La Unión Europea ha pasado de ser el sueño de quienes la edificaron como un proyecto
integrador comercial, económico y político dentro de una institución singular
de naciones soberanas a ser una auténtica “pesadilla” de la que todo el mundo
repela. Para nadie es un secreto que el viejo continente vive las horas más bajas de su historia. La
relevancia de este que ha sido un magnífico experimento de cooperación
multinacional es puesta en duda por
quienes denuncian su supuesta rigidez y disfuncionalidad para hacer frente a la
actual crisis. Se multiplican las opiniones críticas que afirman que
ante los desajustes financieros y otras amenazas que se ciernen sobre Europa -migraciones
descontroladas, recortes fiscales, exceso de burocracia- sería mejor que las
naciones volvieran a ir solas por el mundo. En el norte de Europa, se alega
que es mejor librarse del “lastre” que suponen los países del sur (denominados
despectivamente como los “PIGS”), planteándose abiertamente la posibilidad de
excluirlos de la eurozona. En el sur se defiende la idea de liberarse de las
demandas de disciplina monetaria y fiscal que exige el euro y claman por recuperar
la soberanía monetaria y salir de la crisis a base de devaluaciones
competitivas.
Las reacciones nacionalistas y populistas a la crisis hacen que
el “euroescepticismo” le esté ganado espacios al “europeísmo”. Pero más allá
del discurso y el debate político superficial que promueve la demagogia y los
populismos a la derecha y a la izquierda, lo cierto es que la Unión Europea experimenta una crisis profunda que afecta a
su viabilidad económica y su legitimidad política. ¿Puede la UE con su actual
modelo institucional promover estabilidad, crecimiento y competitividad? ¿Es el singular modelo
político supranacional de la UE, pensado originalmente para un grupo más
compacto de naciones, factible para atender las necesidades democráticas de 27
naciones? Ante los actuales índices de
desempleo y crisis del Estado Bienestar, ¿Aún puede hablarse de una “Europa
social”, voluntad que ponía en el centro de la atención continental la solidaridad
transnacional a través de políticas de cohesión económica, social y territorial?
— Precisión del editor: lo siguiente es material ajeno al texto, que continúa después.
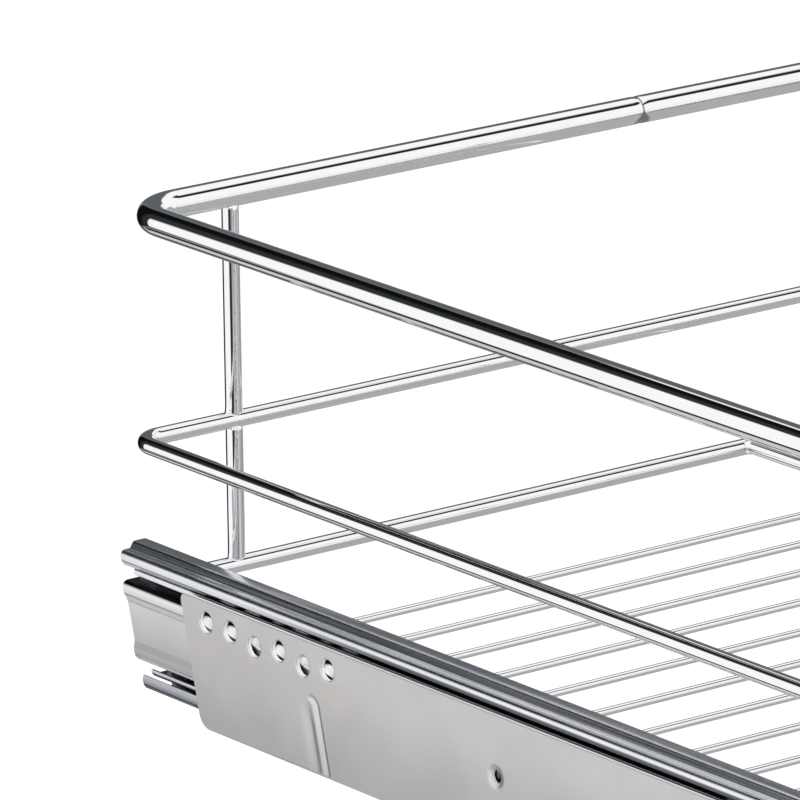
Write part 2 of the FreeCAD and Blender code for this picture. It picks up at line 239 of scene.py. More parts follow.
def studio_world():
    """White round the camera's view; to polished metal, a white studio with grey and dark areas."""
    world = bpy.data.worlds.new("studio")
    bpy.context.scene.world = world
    world.use_nodes = True
    tree = world.node_tree
    tree.nodes.clear()
    direction = node(tree, "TexCoord").outputs["Generated"]
    parts = axes(tree, direction)
    azimuth = calc(tree, "DEGREES", calc(tree, "ARCTAN2", parts[0], parts[1]))
    elevation = calc(tree, "DEGREES", calc(tree, "ARCSINE", parts[2]))
    level = 1.0
    for west, east, low, high, soft, brightness in STUDIO:
        across = band(tree, azimuth, west, east, soft) if east - west < 360 else 1.0
        mask = calc(tree, "MULTIPLY", across, band(tree, elevation, low, high, soft))
        level = node(tree, "Mix", {0: mask, 2: level, 3: brightness}).outputs[0]
    slit = calc(tree, "MULTIPLY", band(tree, azimuth, *SLIT), ramp(tree, parts[1], *SLIT_Y))
    path = node(tree, "LightPath").outputs
    for share, brightness in ((slit, SLIT_BRIGHTNESS), (path["Is Diffuse Ray"], LEVEL_ON_MATT),
                              (path["Is Camera Ray"], 1.0), (path["Is Transmission Ray"], 1.0)):
        level = node(tree, "Mix", {0: share, 2: level, 3: brightness}).outputs[0]
    shade = calc(tree, "POWER", calc(tree, "SUBTRACT", 1.0, level), 3.0)
    tinge = calc(tree, "MULTIPLY", calc(tree, "MULTIPLY", level, shade), TINGE)
    channels = {0: calc(tree, "SUBTRACT", level, tinge), 1: level, 2: calc(tree, "ADD", level, tinge)}
    colour = node(tree, "CombineColor", channels).outputs[0]
    background = node(tree, "Background", {"Color": colour, "Strength": 1.0})
    output = node(tree, "OutputWorld")
    tree.links.new(background.outputs[0], output.inputs[0])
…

¿La vieja Europa, fuente tradicional del poder mundial, ha perdido relevancia
de forma definitiva como actor global en un sistema internacional caracterizado
por rápidos e intensos procesos de cambio en la naturaleza, las fuentes y las
pautas de distribución del poder?
Ante este panorama tan adverso es muy difícil prever el
desenlace. No hay recetas ni caminos fáciles para que Europa salga del
atolladero, pero lo cierto es que han faltado liderazgos más
comprometidos y visionarios. Fue un grupo de grandes estadistas el que empezó a construir una comunidad económica y política común en beneficio de la
sociedad europea en su conjunto ¿Les falta a los políticos actuales constancia
en este propósito? Lo cierto es que los dirigentes actuales han mostrado
ser pusilánimes, carentes de imaginación y faltos de constancia. Cuando las
partes de un sistema se optimizan en beneficio propio, el conjunto pierde. Las
partes compiten un sistema basado en la cooperación se destruye. Europa está
aún a tiempo de corregir, pero no se ve ni en Hollande, ni en Merkel, ni en
Cameron, ni en ninguno del resto de líderes europeos los tamaños que demanda el
presente desafío. Habrá que exclamar como lo hizo, en su momento, Curzio
Malaparte: ¡Pobre Europa, madre marchita!